The new "Generation Gap" seems to a topic with a lot of traction on Twitter in recent days.

As someone who graduated in the 1980s recession, I enjoyed this GenX vs. Millennial discussion with @Mike_FTW, @mat, @slowtext, a podcast:

The discussion flowed out of this piece in New York magazine:

That prompted a broadside from +Mathew Honan a k a @mat.

I took a side trip to this Slate reaction:

It name-checked the fictional "Jordan Catalano" of the brief but fondly remembered show "My So Called Life." I used to watch that in my early 30s. Now many years later I am the father of a girl about to enter that age -- loaded down with gadgets and fully connected. That's karma, or something.

Technically, I am on the tail end of the baby boom, but I have never felt culturally in sync with the Woodstock generation. That was always my brother's show. He was five years older (and even he was too young for Woodstock or Vietnam). I felt more in sync with the trough that is GenX, but they kept defining that one younger, even though I'm younger than Douglas Coupland.

That's the guy who wrote the book that defined that demographically imprecisely thin sliver of slacker downwardly mobile white over-educated children of the middle class.

We Reagan-era grads worried a lot back then and were indeed told that we would never do as well as our parents or the "yuppies" (a new term then), the boomers who flocked to the cities to become white-wine sipping foodies and grab all the good jobs for the next 30 years.

And statistically that may be true. GenX is probably a rung down from earlier generations. Personally, I'm doing a lot better than my parents. But that may not be true for others. Life's a crap shoot.
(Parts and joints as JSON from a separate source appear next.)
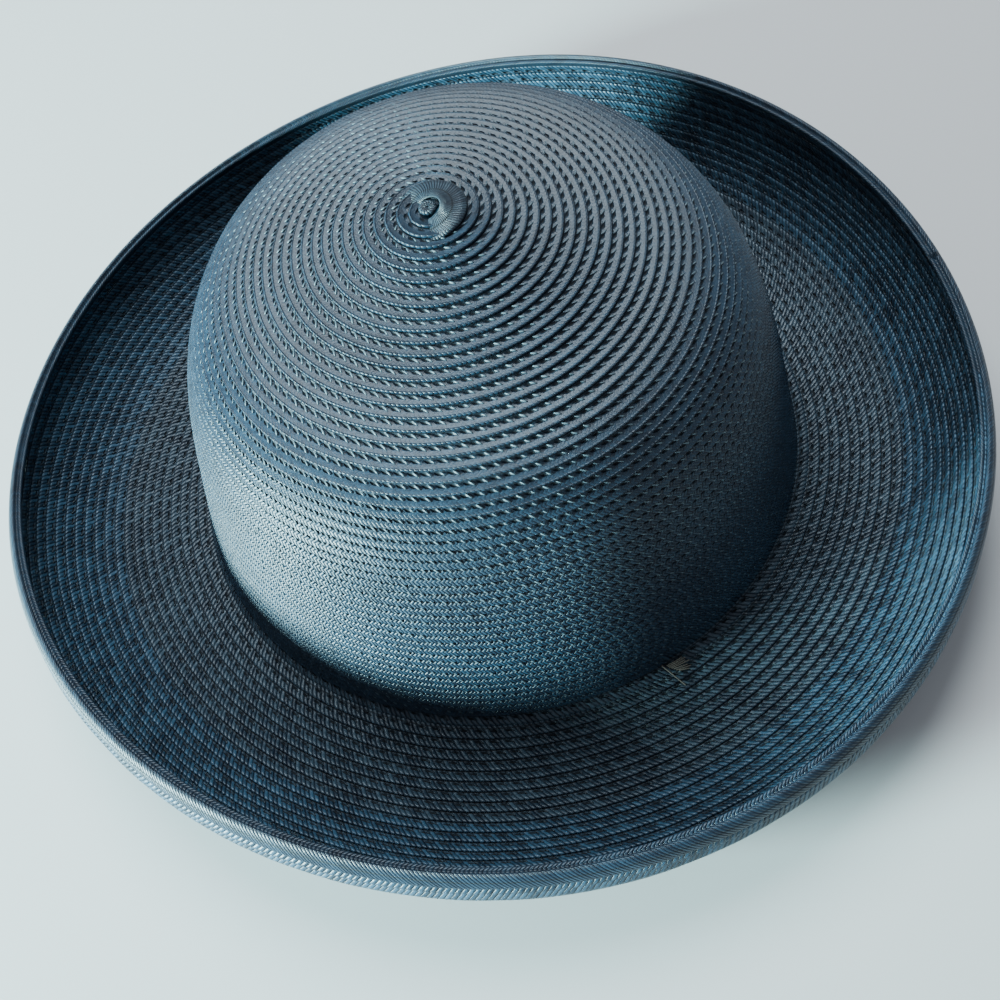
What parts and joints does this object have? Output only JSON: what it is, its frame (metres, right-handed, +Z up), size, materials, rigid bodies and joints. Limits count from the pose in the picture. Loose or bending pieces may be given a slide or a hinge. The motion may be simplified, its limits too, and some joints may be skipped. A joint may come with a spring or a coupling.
{
  "type": "straw hat",
  "caption": "Dark navy sewn-braid straw hat with a domed crown and a brim that rolls up all round.",
  "frame": {"origin": "under the middle of the hat's footprint, on the surface that it rests on", "axes": "+Z up through the crown, +X to the right and +Y to the back as the picture sees the hat"},
  "size_m": [0.2906, 0.291, 0.1133],
  "materials": {
    "straw": "dyed straw braid, satin",
    "straw_edge": "dyed straw braid, satin",
    "thread": "matt"
  },
  "bodies": {
    "root": {"crown_tip": "straw", "crown_side": "straw", "brim_floor": "straw", "brim_roll": "straw", "edge_braid": "straw_edge", "braid_start": "straw", "thread_tack": "thread"}
  },
  "joints": []
}
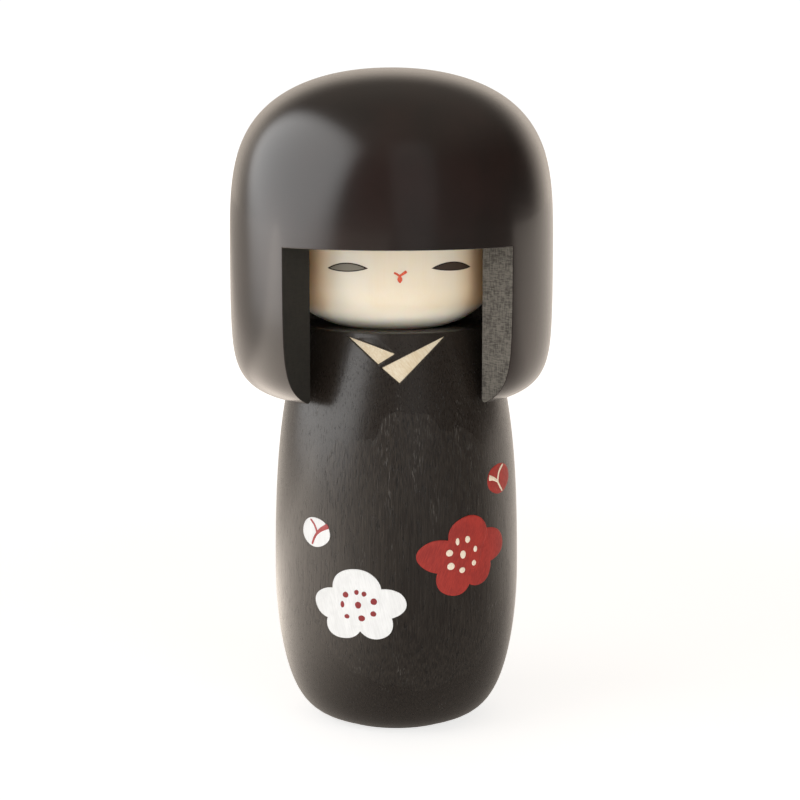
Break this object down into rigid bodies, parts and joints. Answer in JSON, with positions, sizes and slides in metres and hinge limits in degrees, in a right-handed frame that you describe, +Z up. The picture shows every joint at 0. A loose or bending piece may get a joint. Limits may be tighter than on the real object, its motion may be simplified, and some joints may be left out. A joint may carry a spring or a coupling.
{
  "type": "kokeshi doll",
  "caption": "Standing wooden doll with a dark barrel body, a pale drum face set back in a turned bob of hair that turns on a neck dowel, and a carved collar.",
  "frame": {"origin": "centre of the flat foot, on the surface that the doll stands on, on the body's axis", "axes": "+Z up the body's axis; the face looks along -Y; +X is on the viewer's right"},
  "size_m": [0.0738, 0.0737, 0.15],
  "materials": {
    "stained_wood": "dark brown-black stain, waxed, open grain",
    "pale_wood": "pale cream, satin wax",
    "hair_lacquer": "dark brown lacquer, polished",
    "beech": "bare fluted dowel",
    "cut_wood": "black-stained sawn end grain, matt",
    "cream_paint": "cream paint, matt, brushed",
    "white_paint": "white paint, matt, brushed",
    "red_paint": "dark red paint, matt, brushed",
    "mouth_paint": "orange-red ink",
    "eye_paint": "dark brown ink"
  },
  "bodies": {
    "body": {"body": "stained_wood", "neck_dowel": "beech"},
    "head": {"face_drum": "pale_wood", "crown_dowel": "beech", "hair_bob": "hair_lacquer"}
  },
  "joints": [
    {"name": "head_turn", "type": "hinge", "parent": "body", "child": "head", "pos_m": [-0.0011, 0, 0.091], "axis": [0, 0, 1], "continuous": true}
  ]
}
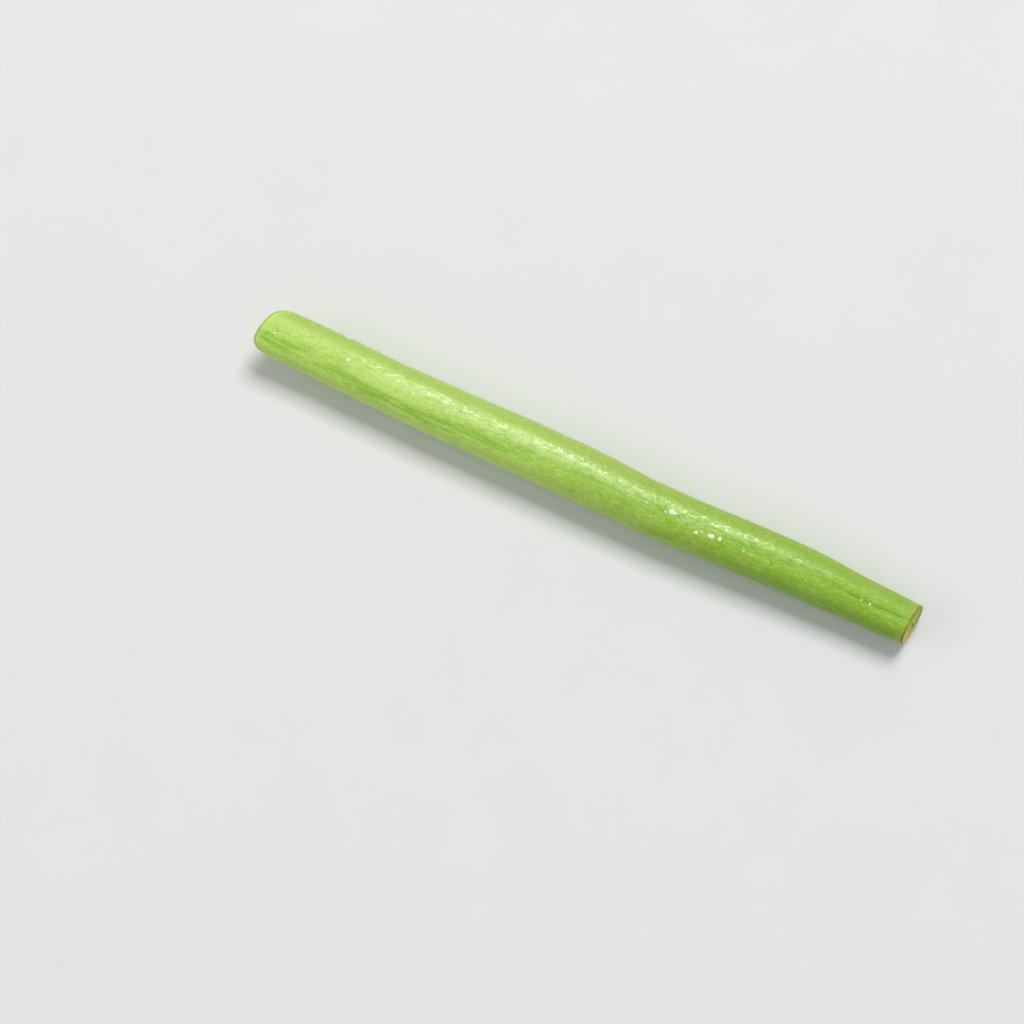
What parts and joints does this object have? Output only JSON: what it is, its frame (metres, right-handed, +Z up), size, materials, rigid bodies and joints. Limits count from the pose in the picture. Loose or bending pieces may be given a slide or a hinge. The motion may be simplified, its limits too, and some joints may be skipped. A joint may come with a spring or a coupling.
{
  "type": "green bean",
  "caption": "Fresh green bean pod, trimmed at both ends, nearly straight, lying on a slightly flattened belly.",
  "frame": {"origin": "middle of the pod's outline seen from above, on the surface that its belly rests on", "axes": "+X along the pod towards its thin end, +Y across it, +Z up, away from the resting surface"},
  "size_m": [0.1444, 0.012, 0.0102],
  "materials": {
    "pod_skin": "satin"
  },
  "bodies": {
    "root": {"bean_pod": "pod_skin"}
  },
  "joints": []
}
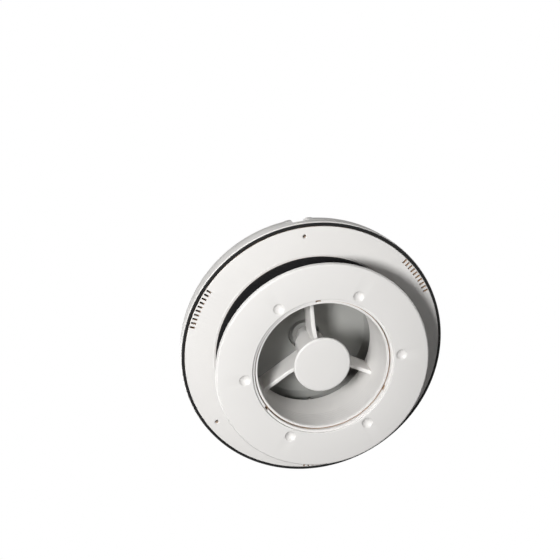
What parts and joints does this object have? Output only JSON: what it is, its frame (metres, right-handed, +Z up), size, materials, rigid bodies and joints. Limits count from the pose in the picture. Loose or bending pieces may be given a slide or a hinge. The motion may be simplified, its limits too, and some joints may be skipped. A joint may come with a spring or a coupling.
{
  "type": "ceiling air diffuser",
  "caption": "Round domed roof and ceiling air vent with a spoked top grille, an air duct closed by a plate on a screw spindle, and a sliding ceiling cover ring.",
  "frame": {"origin": "on the duct axis at the roof surface, which is the underside of the roof gasket", "axes": "+Z up, out of the roof towards the dome; +X towards one dome screw, with the grille's blank bays on -X"},
  "size_m": [0.2364, 0.2364, 0.1118],
  "materials": {
    "white_plastic": "satin",
    "grey_plastic": "satin",
    "black_foam": "matte",
    "black_rubber": "satin",
    "steel": "bright",
    "brass": "satin"
  },
  "bodies": {
    "housing": {"dome_shell": "white_plastic", "dome_grille": "white_plastic", "base_plate": "white_plastic", "duct_tube": "white_plastic", "spider": "white_plastic", "roof_gasket": "black_foam", "valve_seal": "black_foam", "rim_seal": "black_rubber", "dome_screw_1": "steel", "dome_washer_1": "steel", "guide_pin_1": "steel", "dome_screw_2": "steel", "dome_washer_2": "steel", "guide_pin_2": "steel", "dome_screw_3": "steel", "dome_washer_3": "steel", "guide_pin_3": "steel"},
    "knob_set": {"knob": "white_plastic", "spindle": "steel", "spindle_clip": "steel"},
    "valve": {"valve_sleeve": "white_plastic", "valve_plate": "grey_plastic", "sleeve_nut": "brass", "sleeve_clip": "steel"},
    "cover_ring": {"ceiling_ring": "white_plastic"}
  },
  "joints": [
    {"name": "knob_turn", "type": "hinge", "parent": "housing", "child": "knob_set", "pos_m": [0, 0, -0.0272], "axis": [0, 0, 1], "range_deg": [0, 540]},
    {"name": "valve_slide", "type": "slide", "parent": "housing", "child": "valve", "axis": [0, 0, 1], "range_m": [-0.018, 0]},
    {"name": "ring_slide", "type": "slide", "parent": "housing", "child": "cover_ring", "axis": [0, 0, 1], "range_m": [-0.004, 0.014]}
  ],
  "couplings": [
    {"joint": "knob_turn", "follows": "valve_slide", "rad_per_m": -523.6}
  ]
}
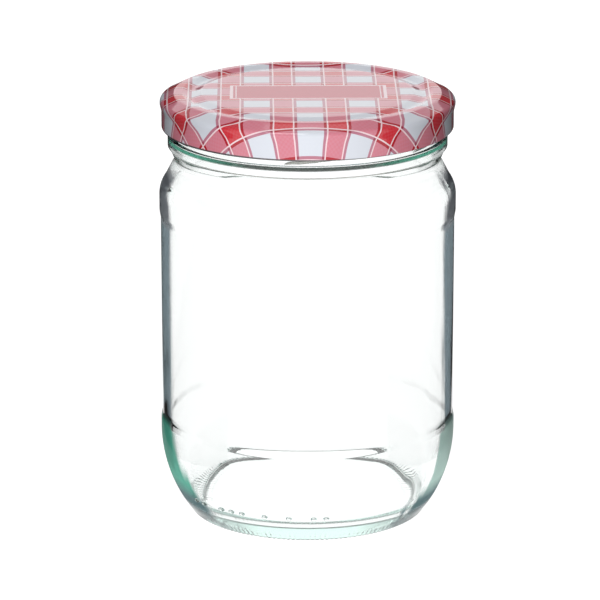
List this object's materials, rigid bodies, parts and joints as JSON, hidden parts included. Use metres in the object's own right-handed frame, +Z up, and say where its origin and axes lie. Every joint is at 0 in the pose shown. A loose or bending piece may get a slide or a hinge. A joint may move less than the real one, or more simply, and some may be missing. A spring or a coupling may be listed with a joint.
{
  "type": "preserving jar",
  "caption": "Empty clear glass preserving jar with a recessed label panel, rounded heel and push-up base, shut with a printed tinplate twist-off lid.",
  "frame": {"origin": "centre of the standing ring, on the surface that the jar stands on", "axes": "+Z up along the jar's axis, out through its mouth; -Y towards the front, where the mould dots and the label plate on the lid face"},
  "size_m": [0.086, 0.086, 0.125],
  "materials": {
    "glass": "clear pressed soda-lime glass with a faint green edge",
    "tinplate": "tinplate printed with a red and white gingham check under clear lacquer"
  },
  "bodies": {
    "root": {"jar": "glass", "lid": "tinplate"}
  },
  "joints": []
}
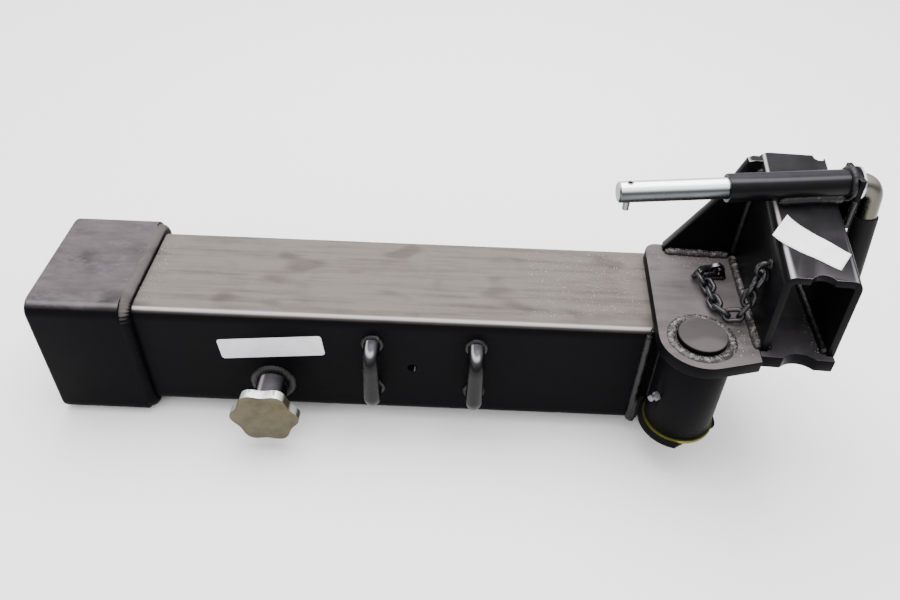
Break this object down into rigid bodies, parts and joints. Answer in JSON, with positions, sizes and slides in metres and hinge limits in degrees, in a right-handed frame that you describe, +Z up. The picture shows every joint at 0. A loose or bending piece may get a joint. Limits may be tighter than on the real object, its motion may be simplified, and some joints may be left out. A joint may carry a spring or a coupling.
{
  "type": "wheel-lift crossbar swivel head",
  "caption": "Square tube end of a tow-truck wheel-lift crossbar, with a spring plunger, chain loops and a swivelling sloped arm pocket locked by a bent sliding rod.",
  "frame": {"origin": "centre of the square tube's open mouth, at the collar's outer end", "axes": "+X along the tube from the open mouth to the pivot end, +Y towards the back, away from the plunger's face, +Z up, along the pivot pin"},
  "size_m": [0.779, 0.196, 0.2803],
  "materials": {
    "black_paint": "satin",
    "chain_paint": "gloss",
    "bronze": "satin",
    "zinc_plate": "satin",
    "yellow_zinc": "satin",
    "spring_steel": "satin",
    "pin_steel": "satin",
    "knob_casting": "satin",
    "rubber_grip": "matte",
    "label": "satin"
  },
  "bodies": {
    "beam": {"main_tube": "black_paint", "end_collar": "black_paint", "end_cap": "black_paint", "pivot_saddle": "black_paint", "pivot_barrel": "black_paint", "upper_bushing": "bronze", "lower_bushing": "bronze", "grease_nipple": "zinc_plate", "upper_thrust_washer": "bronze", "plunger_housing": "black_paint", "plunger_spring": "spring_steel", "chain_loop_left": "black_paint", "chain_loop_right": "black_paint", "part_label": "label"},
    "head": {"swivel_plate": "black_paint", "receiver_floor": "black_paint", "receiver_channel": "black_paint", "gusset_plate": "black_paint", "chain_lug": "black_paint", "chain_staple": "black_paint", "safety_chain": "chain_paint", "rod_sleeve": "black_paint", "rod_stop_plate": "black_paint", "pivot_pin": "pin_steel", "retainer_disc": "black_paint", "retainer_bolt": "zinc_plate", "retainer_lock_washer": "zinc_plate", "lower_thrust_washer": "yellow_zinc"},
    "plunger": {"plunger_pin": "zinc_plate", "plunger_knob": "knob_casting"},
    "rod_carrier": {"rod_washer": "zinc_plate"},
    "rod": {"lock_rod": "zinc_plate", "rod_roll_pin": "spring_steel", "rod_grip": "rubber_grip"}
  },
  "joints": [
    {"name": "head_swivel", "type": "hinge", "parent": "beam", "child": "head", "pos_m": [0.62, -0.0849, 0.0785], "axis": [0, 0, 1], "range_deg": [-100, 95]},
    {"name": "plunger_pull", "type": "slide", "parent": "beam", "child": "plunger", "axis": [0, -1, 0], "range_m": [0, 0.0175], "stiffness_N_per_m": 1800, "springref_m": -0.015, "deforming": ["plunger_spring"]},
    {"name": "rod_slide", "type": "slide", "parent": "head", "child": "rod_carrier", "axis": [0.9957, 0.0854, 0.0349], "range_m": [0, 0.082]},
    {"name": "rod_turn", "type": "hinge", "parent": "rod_carrier", "child": "rod", "pos_m": [0.68582, -0.00413, 0.1901], "axis": [0.9957, 0.0854, 0.0349], "range_deg": [-120, 120]}
  ]
}
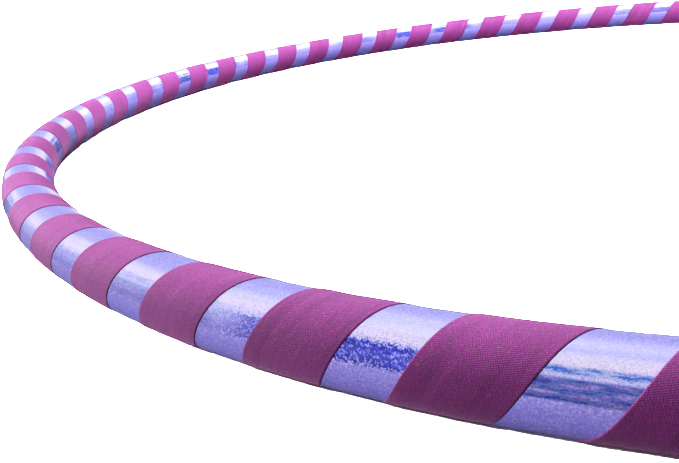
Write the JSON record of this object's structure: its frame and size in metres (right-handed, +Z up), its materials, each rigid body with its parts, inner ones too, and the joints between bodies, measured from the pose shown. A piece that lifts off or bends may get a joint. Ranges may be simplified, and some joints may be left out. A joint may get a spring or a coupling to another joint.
{
  "type": "rhythmic hoop",
  "caption": "Round dance and rhythmic hoop: a plastic tube ring closed by a push-button connector and wound with purple cloth tape and lavender glitter tape.",
  "frame": {"origin": "centre of the ring, on the surface that the hoop lies on", "axes": "+Z up out of the ring's plane, +X from the centre to the push button, which faces +Z on top of the tube"},
  "size_m": [0.86, 0.86, 0.027],
  "materials": {
    "tube_plastic": "satin black polyethylene",
    "connector_plastic": "satin natural polyethylene",
    "button_steel": "polished",
    "spring_steel": "blued spring steel",
    "rivet_aluminium": "satin",
    "mandrel_steel": "zinc plated",
    "gaffer_cloth": "matt woven cotton cloth tape",
    "hologram_film": "holographic glitter film"
  },
  "bodies": {
    "hoop": {"hoop_tube": "tube_plastic", "connector_insert": "connector_plastic", "snap_spring": "spring_steel", "rivet_bodies": "rivet_aluminium", "rivet_mandrels": "mandrel_steel", "gaffer_tape": "gaffer_cloth", "hologram_tape": "hologram_film", "seam_band_button_side": "gaffer_cloth", "seam_band_rivet_side": "gaffer_cloth"},
    "button": {"snap_button": "button_steel"}
  },
  "joints": [
    {"name": "button_press", "type": "slide", "parent": "hoop", "child": "button", "axis": [0, 0, -1], "range_m": [0, 0.0042], "stiffness_N_per_m": 1200, "springref_m": -0.003, "deforming": ["snap_spring"]}
  ]
}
But all this generational labeling is boring. The best thing individual millennials could do is refuse the label. I didn't own a skateboard, get a tattoo or pierce anything, and while I spent a few months hauling junk, telemarketing, stuffing envelopes and working in warehouses after college, I now look back at that as a badge of honor.

The Grand Generational Label Game was created by baby boomers, with the help from a media controlled by the older "silent generation" (later rebranded as the "greatest generation"). They thought the boomers were spoiled brats.

Well, here's the real deal. Americans are all spoiled. We live in the richest nation on earth, which knows no hunger, has lots of toys, and where even the poorest, bedraggled of our citizens live better than the poorest people around the globe.

My advice, if you have to live in your parents' basement, as I did, do it. Sock your tiny paychecks into the bank. You'll save a lot of money, and you'll learn things about your parents from the perspective of an adult. Later, when they are gone you will have something to say when your kids ask what they were like. What I didn't know living in that basement was that it was one of the last years of my mother's life. Glad I was there. Wish I'd stuck around longer. Youth is impatient.

But don't stick around too long. I quit my first newspaper job. My parents thought I was crazy. You don't quit a paying gig! I'm glad I did it. You have to forget the labels and the advice and seize the world yourself, choose your own path. I had friends who died along the way, and others who survived but pickled themselves in lost hope. I recommend a reading of the Evening Gatha.

It's bracing.

Let me respectfully remind you,
life and death are of supreme importance.
Time swiftly passes by, and opportunity is lost.
Let us awaken, awaken.
Take heed, do not squander your life.

(It may be no coincidence: That's the version they say at the San Francisco zen centers where Steve Jobs spent some time.)